| 학회 | 한국재료학회 |
| 학술대회 | 2014년 가을 (11/27 ~ 11/28, 대전컨벤션센터) |
| 권호 | 20권 2호 |
| 발표분야 | A. 전자/반도체 재료(Electronic and Semiconductor Materials) |
| 제목 | Effects of Growth Pressure on Morphology of ZnO Nanostrcutures by Chemical Vapor Transport |
| 초록 | Zinc oxide (ZnO) is an important II-VI semiconductor with remarkable properties and wide-range of applications in electronics, photo electronics, and sensors. ZnO with its wide direct-band gap of 3.37 eV and high-exciton-binding energy of 60 mV at room temperature makes it be one of the most extensively studied semiconductor materials. Chemical vapor transport (CVT) method has been widely used for the preparation of one-dimensional (1D) ZnO nanostructure. CVT allows for easy fabrication of nanomaterials by controlling essential parameters such as temperature, pressure, flow-rate of gases, substrates position, source materials and growth time. With proper selection and optimization of process parameters profuse structures with precise dimension can be obtained. By adjusting the above growth factors in the CVT process different shape and sized ZnO nanostructure can be grown. In this study, the effect of growth pressure on morphology of the ZnO nanostructures in chemical vapor transport method has been systematically investigated.
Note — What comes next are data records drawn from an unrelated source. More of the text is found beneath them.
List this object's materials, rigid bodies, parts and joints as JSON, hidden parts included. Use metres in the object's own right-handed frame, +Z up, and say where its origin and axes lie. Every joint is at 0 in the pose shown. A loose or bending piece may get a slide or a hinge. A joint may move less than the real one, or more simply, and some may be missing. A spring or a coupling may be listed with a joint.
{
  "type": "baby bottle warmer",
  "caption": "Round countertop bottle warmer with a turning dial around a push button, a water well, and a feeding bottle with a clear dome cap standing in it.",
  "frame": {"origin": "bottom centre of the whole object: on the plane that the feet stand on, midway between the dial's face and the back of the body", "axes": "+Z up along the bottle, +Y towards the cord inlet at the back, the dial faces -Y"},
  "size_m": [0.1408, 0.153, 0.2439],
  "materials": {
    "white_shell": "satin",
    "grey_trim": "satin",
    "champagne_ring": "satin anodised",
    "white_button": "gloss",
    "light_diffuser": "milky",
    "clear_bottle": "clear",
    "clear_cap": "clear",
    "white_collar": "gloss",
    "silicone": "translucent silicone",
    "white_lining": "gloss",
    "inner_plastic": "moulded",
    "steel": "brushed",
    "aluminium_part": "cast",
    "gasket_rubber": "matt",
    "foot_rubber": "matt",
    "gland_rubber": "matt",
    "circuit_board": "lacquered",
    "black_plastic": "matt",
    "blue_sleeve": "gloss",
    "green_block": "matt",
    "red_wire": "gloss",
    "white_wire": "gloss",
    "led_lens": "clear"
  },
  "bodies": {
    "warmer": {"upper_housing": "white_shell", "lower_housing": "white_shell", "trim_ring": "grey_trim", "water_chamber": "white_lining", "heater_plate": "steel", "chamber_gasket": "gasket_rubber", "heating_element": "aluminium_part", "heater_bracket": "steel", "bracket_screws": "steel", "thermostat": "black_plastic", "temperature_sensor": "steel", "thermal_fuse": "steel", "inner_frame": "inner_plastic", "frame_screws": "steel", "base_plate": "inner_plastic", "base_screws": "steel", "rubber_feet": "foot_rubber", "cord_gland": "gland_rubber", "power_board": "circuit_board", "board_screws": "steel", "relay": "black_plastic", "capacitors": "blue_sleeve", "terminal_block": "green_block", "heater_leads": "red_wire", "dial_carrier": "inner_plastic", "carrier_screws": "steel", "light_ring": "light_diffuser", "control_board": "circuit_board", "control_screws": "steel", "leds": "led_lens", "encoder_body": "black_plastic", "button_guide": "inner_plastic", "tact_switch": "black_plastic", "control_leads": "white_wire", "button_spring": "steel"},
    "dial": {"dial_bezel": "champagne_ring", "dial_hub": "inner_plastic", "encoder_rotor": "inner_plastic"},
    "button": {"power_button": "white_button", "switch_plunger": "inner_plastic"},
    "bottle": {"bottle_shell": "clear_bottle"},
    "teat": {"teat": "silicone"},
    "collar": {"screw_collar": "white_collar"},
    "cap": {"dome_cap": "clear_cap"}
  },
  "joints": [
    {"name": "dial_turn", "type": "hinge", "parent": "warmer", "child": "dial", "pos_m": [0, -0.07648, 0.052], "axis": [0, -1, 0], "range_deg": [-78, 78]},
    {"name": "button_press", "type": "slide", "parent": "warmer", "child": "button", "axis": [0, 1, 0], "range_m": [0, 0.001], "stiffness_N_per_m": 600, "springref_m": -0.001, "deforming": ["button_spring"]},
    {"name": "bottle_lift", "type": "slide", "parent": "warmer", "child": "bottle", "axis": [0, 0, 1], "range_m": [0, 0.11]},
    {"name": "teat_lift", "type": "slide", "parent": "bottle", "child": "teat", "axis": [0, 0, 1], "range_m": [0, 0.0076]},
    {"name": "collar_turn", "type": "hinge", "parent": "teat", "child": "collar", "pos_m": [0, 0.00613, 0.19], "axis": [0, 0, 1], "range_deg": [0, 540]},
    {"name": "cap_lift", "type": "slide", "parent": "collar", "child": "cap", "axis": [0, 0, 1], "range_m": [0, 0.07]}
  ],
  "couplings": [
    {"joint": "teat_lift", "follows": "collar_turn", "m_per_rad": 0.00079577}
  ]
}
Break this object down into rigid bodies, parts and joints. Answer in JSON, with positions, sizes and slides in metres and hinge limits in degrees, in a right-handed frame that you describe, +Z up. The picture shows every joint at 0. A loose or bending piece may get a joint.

Highly uniform aligned ZnO nanorods or multifaceted tripod structures were grown depending on the growth pressure. The mechanism governing the morphology change was explained by relative concentrations of Zn vapor, Oxygen vapor and supersaturation based on experimental observations. It was concluded that heterogeneous nucleation on the substrate is enhanced at low growth pressure, while homogeneous vapor phase nucleation is enhanced at high growth pressure. ZnO nanorods grown with 50nm and 250nm diameter were used for the fabrication of gas sensor for the detection of H2 gas. |
| 저자 | Eadi Sunil Babu1, Soon-Ku Hong2 |
| 소속 | 1Department of Advanced Materials Engineering, 2Chungnam National Univ. |
| 키워드 | Zinc Oxide; Chemical Vapor Deposition; Supersaturation; Vapor Phase Nucleation |